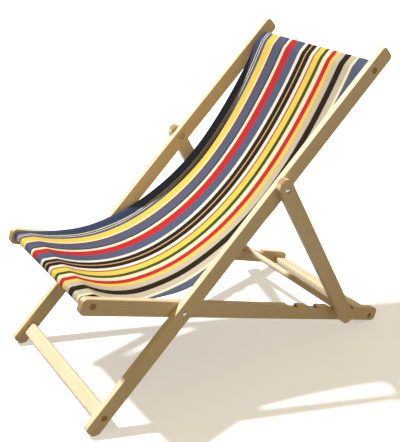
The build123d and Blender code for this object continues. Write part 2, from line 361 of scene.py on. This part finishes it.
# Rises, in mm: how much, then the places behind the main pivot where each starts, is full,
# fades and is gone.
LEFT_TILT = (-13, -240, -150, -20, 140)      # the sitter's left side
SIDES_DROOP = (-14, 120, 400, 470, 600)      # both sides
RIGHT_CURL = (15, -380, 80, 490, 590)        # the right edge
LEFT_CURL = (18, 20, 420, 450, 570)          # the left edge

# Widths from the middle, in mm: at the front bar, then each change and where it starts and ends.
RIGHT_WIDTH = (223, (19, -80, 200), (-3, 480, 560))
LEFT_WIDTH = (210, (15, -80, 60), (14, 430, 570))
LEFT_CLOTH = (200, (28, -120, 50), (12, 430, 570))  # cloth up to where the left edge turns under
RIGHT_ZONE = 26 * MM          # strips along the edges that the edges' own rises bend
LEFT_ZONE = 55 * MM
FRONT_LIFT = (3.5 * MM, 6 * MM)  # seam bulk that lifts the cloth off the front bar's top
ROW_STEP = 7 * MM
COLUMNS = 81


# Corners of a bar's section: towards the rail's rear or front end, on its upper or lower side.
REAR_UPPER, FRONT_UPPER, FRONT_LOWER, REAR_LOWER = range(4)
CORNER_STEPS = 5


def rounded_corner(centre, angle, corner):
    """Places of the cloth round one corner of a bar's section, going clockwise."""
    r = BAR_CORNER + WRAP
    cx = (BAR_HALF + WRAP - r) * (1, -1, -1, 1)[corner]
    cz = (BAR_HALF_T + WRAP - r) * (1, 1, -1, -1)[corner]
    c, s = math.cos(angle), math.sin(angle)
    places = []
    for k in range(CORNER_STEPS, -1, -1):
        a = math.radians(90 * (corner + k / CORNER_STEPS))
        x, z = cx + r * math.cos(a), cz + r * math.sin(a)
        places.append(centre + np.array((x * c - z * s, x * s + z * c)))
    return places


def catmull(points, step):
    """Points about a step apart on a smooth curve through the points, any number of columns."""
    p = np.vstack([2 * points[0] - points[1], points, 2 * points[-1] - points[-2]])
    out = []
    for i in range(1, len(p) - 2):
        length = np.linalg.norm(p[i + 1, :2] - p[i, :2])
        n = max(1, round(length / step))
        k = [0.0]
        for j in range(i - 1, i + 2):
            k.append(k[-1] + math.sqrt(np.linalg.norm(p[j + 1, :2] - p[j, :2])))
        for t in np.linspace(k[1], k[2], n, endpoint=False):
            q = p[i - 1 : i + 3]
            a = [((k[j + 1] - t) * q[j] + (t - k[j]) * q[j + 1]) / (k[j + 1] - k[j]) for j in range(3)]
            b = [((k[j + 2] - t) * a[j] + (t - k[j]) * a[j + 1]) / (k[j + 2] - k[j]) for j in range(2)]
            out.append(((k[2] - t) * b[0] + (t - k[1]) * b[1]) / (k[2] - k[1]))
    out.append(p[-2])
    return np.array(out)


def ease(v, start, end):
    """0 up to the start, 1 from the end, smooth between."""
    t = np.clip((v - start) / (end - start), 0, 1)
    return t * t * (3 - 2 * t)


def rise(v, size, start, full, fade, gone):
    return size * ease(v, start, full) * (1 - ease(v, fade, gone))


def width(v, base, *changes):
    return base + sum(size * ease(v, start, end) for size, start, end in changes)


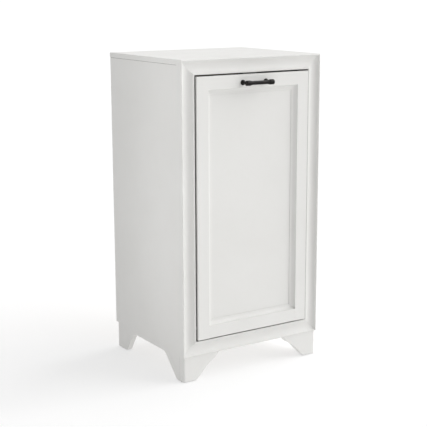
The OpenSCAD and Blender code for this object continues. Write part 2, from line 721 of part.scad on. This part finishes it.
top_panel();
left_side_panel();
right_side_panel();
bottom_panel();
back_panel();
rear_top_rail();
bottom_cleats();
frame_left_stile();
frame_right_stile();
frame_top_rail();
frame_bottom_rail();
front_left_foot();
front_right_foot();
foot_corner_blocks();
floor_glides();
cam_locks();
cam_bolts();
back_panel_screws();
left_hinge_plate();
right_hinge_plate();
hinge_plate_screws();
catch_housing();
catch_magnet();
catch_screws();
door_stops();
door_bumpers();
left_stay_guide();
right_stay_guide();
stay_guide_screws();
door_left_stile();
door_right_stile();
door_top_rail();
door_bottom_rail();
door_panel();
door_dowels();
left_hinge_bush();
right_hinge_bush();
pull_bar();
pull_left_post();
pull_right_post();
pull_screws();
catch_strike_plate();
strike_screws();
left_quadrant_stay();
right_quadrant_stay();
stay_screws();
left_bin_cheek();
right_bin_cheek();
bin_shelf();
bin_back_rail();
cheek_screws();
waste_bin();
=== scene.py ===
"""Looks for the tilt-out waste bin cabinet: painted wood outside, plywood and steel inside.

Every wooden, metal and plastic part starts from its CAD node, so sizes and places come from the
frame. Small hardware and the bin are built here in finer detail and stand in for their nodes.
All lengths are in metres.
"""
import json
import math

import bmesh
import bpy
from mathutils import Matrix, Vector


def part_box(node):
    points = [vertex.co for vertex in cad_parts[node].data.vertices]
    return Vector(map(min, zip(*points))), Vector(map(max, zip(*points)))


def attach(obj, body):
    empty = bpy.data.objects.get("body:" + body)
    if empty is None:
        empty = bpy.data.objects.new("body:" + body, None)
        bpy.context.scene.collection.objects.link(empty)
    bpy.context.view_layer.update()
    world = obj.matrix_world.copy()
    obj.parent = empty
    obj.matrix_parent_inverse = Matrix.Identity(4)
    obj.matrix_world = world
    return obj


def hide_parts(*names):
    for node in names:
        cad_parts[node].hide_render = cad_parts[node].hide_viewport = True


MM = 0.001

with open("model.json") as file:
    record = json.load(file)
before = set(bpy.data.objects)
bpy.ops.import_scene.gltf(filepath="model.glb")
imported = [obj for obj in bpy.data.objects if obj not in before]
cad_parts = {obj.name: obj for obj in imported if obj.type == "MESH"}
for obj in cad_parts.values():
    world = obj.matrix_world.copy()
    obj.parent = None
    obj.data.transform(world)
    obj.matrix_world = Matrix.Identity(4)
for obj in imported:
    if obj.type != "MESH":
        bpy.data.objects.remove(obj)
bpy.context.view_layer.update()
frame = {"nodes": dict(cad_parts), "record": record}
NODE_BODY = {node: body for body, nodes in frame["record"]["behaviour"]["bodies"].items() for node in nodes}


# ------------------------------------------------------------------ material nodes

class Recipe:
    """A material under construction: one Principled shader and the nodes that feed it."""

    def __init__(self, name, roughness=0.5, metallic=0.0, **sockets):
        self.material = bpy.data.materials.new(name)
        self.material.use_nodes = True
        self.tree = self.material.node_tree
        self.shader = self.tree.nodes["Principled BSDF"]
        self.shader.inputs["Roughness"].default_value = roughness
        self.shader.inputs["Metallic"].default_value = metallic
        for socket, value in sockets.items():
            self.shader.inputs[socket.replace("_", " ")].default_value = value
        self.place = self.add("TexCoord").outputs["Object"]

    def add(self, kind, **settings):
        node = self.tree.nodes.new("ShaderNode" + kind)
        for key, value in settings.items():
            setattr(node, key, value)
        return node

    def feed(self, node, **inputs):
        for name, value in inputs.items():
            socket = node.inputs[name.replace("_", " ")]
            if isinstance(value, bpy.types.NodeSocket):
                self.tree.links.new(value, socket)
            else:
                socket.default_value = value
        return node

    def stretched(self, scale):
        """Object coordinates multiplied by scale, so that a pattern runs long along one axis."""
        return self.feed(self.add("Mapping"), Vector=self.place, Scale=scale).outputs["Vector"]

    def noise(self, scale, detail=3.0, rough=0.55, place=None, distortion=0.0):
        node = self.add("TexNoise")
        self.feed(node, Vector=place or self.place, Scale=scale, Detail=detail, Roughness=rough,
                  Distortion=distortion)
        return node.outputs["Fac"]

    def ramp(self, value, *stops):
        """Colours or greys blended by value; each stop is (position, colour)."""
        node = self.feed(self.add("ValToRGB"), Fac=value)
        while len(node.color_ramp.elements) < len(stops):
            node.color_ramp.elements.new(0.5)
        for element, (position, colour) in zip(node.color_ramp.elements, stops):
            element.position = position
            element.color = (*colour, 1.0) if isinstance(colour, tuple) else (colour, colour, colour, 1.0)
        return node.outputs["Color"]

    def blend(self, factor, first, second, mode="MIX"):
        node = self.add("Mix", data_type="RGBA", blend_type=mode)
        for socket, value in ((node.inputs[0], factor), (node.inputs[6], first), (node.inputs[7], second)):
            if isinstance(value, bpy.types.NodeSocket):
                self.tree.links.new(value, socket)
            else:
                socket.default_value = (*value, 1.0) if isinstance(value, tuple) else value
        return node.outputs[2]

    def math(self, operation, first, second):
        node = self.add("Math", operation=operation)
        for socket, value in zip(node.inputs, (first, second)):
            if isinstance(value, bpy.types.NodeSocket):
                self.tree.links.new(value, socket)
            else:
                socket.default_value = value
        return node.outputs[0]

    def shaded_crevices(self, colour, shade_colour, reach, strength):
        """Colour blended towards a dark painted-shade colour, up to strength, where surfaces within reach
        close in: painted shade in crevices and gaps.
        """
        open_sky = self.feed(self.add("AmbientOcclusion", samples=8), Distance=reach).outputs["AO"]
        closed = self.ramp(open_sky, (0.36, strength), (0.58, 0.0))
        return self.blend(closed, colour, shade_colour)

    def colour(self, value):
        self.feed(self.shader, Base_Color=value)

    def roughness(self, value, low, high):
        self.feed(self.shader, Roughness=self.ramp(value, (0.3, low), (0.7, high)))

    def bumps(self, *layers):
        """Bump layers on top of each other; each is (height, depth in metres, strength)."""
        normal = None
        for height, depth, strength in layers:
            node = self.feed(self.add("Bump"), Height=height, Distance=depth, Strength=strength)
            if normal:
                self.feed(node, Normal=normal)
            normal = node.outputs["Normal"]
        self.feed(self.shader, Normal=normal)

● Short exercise
In the entries above, find each line with the word "None" and copy it.

● Complete answer
    if empty is None:
        empty = bpy.data.objects.new("body:" + body, None)
    obj.parent = None
    def noise(self, scale, detail=3.0, rough=0.55, place=None, distortion=0.0):
        normal = None